# Required task
In the records below, find the line containing "Write the JSON"; copy exactly that line and all lines after it to the end, and nothing else.

# Input records
---*---
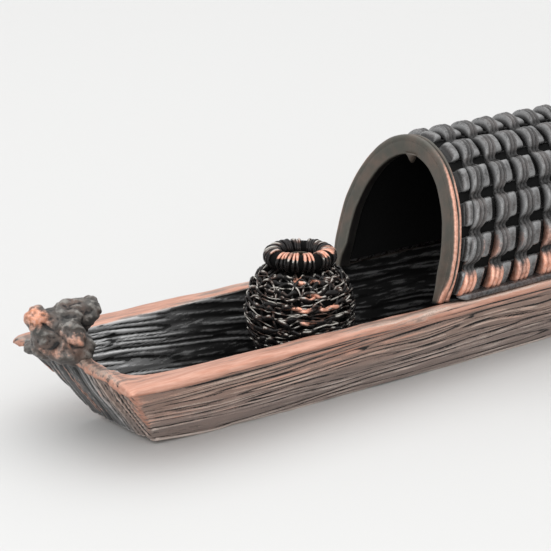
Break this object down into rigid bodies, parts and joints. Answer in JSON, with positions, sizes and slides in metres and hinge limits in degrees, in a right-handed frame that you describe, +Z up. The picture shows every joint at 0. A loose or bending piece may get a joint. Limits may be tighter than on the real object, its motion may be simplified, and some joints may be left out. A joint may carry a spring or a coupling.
{
  "type": "incense burner",
  "caption": "Antique-copper punt with a woven barrel canopy and a woven fish basket whose collar holds an incense stick; ash falls into the open hull.",
  "frame": {"origin": "middle of the whole length and beam, on the surface the hull rests on", "axes": "+X from bow to stern, +Y to port, +Z up"},
  "size_m": [0.2298, 0.037, 0.0419],
  "materials": {
    "hull_metal": "antique copper plate, dark in the grain and rubbed bright on the edges",
    "knot_metal": "antique copper plate, rubbed bright on the lumps",
    "canopy_lining": "blackened copper plate",
    "rim_metal": "grey antique copper plate with a bright outer edge",
    "mat_metal": "grey antique copper plate, rubbed bright on the low strips",
    "basket_metal": "antique copper plate with bright strands",
    "ferrule_brass": "turned brass",
    "dowel_steel": "drawn steel pin"
  },
  "bodies": {
    "hull": {"hull": "hull_metal", "prow_knot": "knot_metal"},
    "canopy": {"canopy_shell": "canopy_lining", "front_rim": "rim_metal", "rear_rim": "rim_metal", "lantern_eyelet": "rim_metal", "foot_rail_port": "mat_metal", "foot_rail_starboard": "mat_metal", "locating_dowels": "dowel_steel", "canopy_hoop_01": "mat_metal", "canopy_hoop_02": "mat_metal", "canopy_hoop_03": "mat_metal", "canopy_hoop_04": "mat_metal", "canopy_hoop_05": "mat_metal", "canopy_hoop_06": "mat_metal", "canopy_hoop_07": "mat_metal", "canopy_hoop_08": "mat_metal", "canopy_hoop_09": "mat_metal", "canopy_hoop_10": "mat_metal", "canopy_hoop_11": "mat_metal", "canopy_hoop_12": "mat_metal", "canopy_strip_01": "mat_metal", "canopy_strip_02": "mat_metal", "canopy_strip_03": "mat_metal", "canopy_strip_04": "mat_metal", "canopy_strip_05": "mat_metal", "canopy_strip_06": "mat_metal", "canopy_strip_07": "mat_metal", "canopy_strip_08": "mat_metal", "canopy_strip_09": "mat_metal", "canopy_strip_10": "mat_metal", "canopy_strip_11": "mat_metal"},
    "basket": {"basket_body": "basket_metal", "basket_collar": "basket_metal", "incense_ferrule": "ferrule_brass", "basket_foot_plug": "basket_metal", "basket_weaver_01": "basket_metal", "basket_weaver_02": "basket_metal", "basket_weaver_03": "basket_metal", "basket_weaver_04": "basket_metal", "basket_weaver_05": "basket_metal", "basket_weaver_06": "basket_metal", "basket_weaver_07": "basket_metal", "basket_weaver_08": "basket_metal"}
  },
  "joints": [
    {"name": "canopy_lift", "type": "slide", "parent": "hull", "child": "canopy", "axis": [0, 0, 1], "range_m": [0, 0.04]},
    {"name": "basket_lift", "type": "slide", "parent": "hull", "child": "basket", "axis": [0, 0, 1], "range_m": [0, 0.05]}
  ]
}
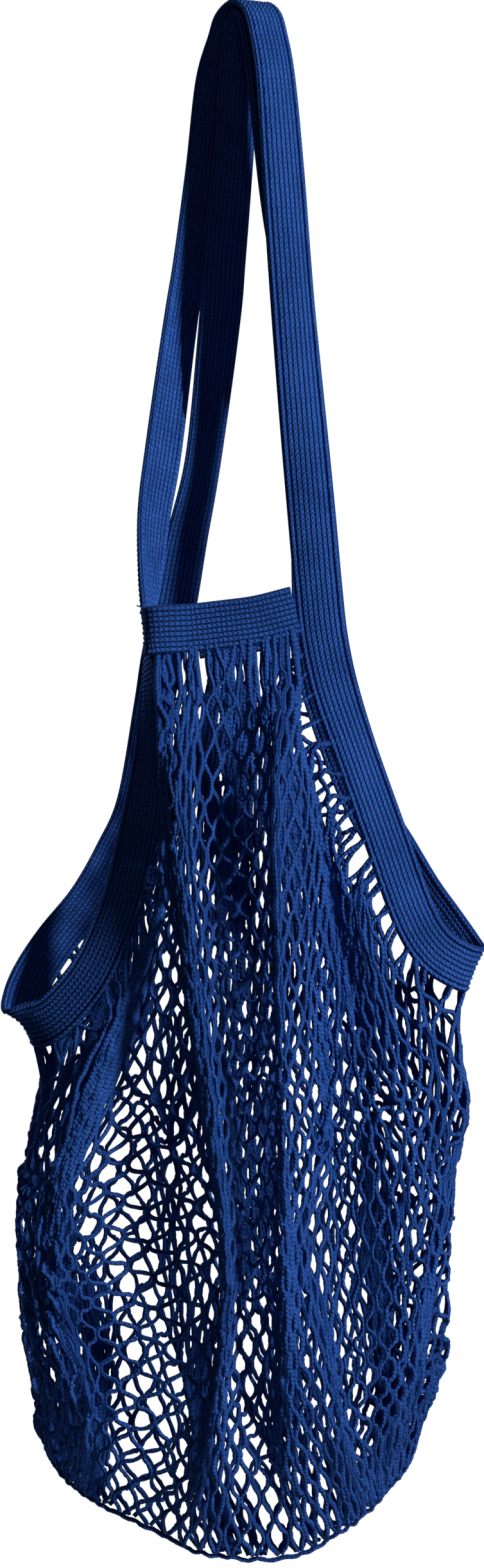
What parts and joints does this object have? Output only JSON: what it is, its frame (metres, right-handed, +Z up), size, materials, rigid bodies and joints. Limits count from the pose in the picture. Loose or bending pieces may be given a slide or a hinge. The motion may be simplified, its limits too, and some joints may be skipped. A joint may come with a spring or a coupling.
{
  "type": "mesh bag",
  "caption": "Knitted net shopping bag hanging by two long ribbed tape handles, with side scoops and narrow mouth bands.",
  "frame": {"origin": "where the handles hang: the underside of the inner handle's crown", "axes": "+Z up, along the hanging bag; -Y is the front; +X is to the right as seen from the front"},
  "size_m": [0.2513, 0.1062, 0.8102],
  "materials": {
    "ribbed_tape": "navy blue rib knitted cotton tape",
    "net_cord": "navy blue chain knitted cotton cord"
  },
  "bodies": {
    "root": {"handle_tape": "ribbed_tape", "front_mouth_band": "ribbed_tape", "back_mouth_band": "ribbed_tape", "net_body": "net_cord"}
  },
  "joints": []
}
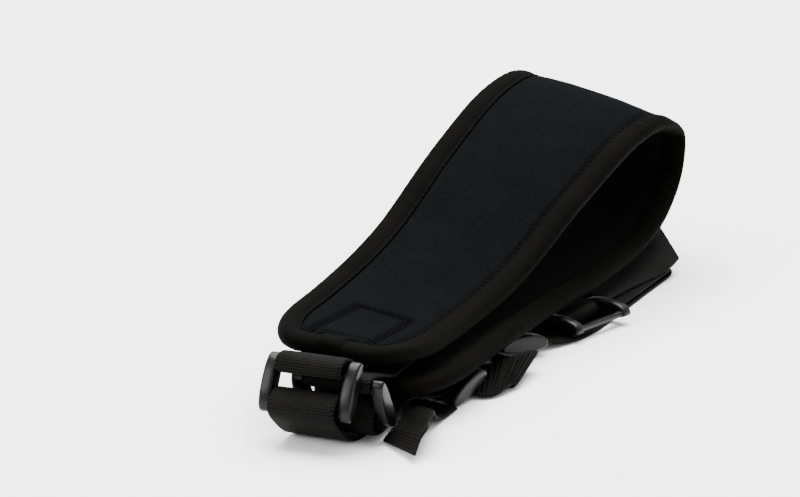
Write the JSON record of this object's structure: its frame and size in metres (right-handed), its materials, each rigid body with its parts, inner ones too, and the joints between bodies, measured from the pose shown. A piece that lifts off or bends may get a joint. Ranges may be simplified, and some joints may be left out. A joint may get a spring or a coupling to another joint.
{
  "type": "instrument neck strap",
  "caption": "Padded neck strap for an instrument, folded in half, with bound edges, webbing ends and tri-glide sliders gathered under it.",
  "frame": {"origin": "middle of the bounding box at the table, with +Z up", "axes": "+Y along the folded pad from its two ends to its fold; +X across the pad, to the right seen from the ends"},
  "size_m": [0.082, 0.2926, 0.0772],
  "materials": {
    "pad_cloth": "fine matt knit over foam",
    "edge_tape": "smooth folded tape with a stitched groove",
    "webbing": "ribbed woven webbing",
    "slider_plastic": "satin moulded plastic"
  },
  "bodies": {
    "root": {"pad": "pad_cloth", "pad_edge_tape": "edge_tape", "slider_1": "slider_plastic", "slider_2": "slider_plastic", "slider_3": "slider_plastic", "slider_4": "slider_plastic", "slider_5": "slider_plastic", "tab_upper": "webbing", "tab_lower": "webbing", "strap_upper": "webbing", "strap_lower": "webbing", "strap_tail": "webbing", "strap_loop": "webbing", "strap_middle": "webbing", "strap_far_end": "webbing"}
  },
  "joints": []
}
---*---
# Correct result
Write the JSON record of this object's structure: its frame and size in metres (right-handed), its materials, each rigid body with its parts, inner ones too, and the joints between bodies, measured from the pose shown. A piece that lifts off or bends may get a joint. Ranges may be simplified, and some joints may be left out. A joint may get a spring or a coupling to another joint.
{
  "type": "instrument neck strap",
  "caption": "Padded neck strap for an instrument, folded in half, with bound edges, webbing ends and tri-glide sliders gathered under it.",
  "frame": {"origin": "middle of the bounding box at the table, with +Z up", "axes": "+Y along the folded pad from its two ends to its fold; +X across the pad, to the right seen from the ends"},
  "size_m": [0.082, 0.2926, 0.0772],
  "materials": {
    "pad_cloth": "fine matt knit over foam",
    "edge_tape": "smooth folded tape with a stitched groove",
    "webbing": "ribbed woven webbing",
    "slider_plastic": "satin moulded plastic"
  },
  "bodies": {
    "root": {"pad": "pad_cloth", "pad_edge_tape": "edge_tape", "slider_1": "slider_plastic", "slider_2": "slider_plastic", "slider_3": "slider_plastic", "slider_4": "slider_plastic", "slider_5": "slider_plastic", "tab_upper": "webbing", "tab_lower": "webbing", "strap_upper": "webbing", "strap_lower": "webbing", "strap_tail": "webbing", "strap_loop": "webbing", "strap_middle": "webbing", "strap_far_end": "webbing"}
  },
  "joints": []
}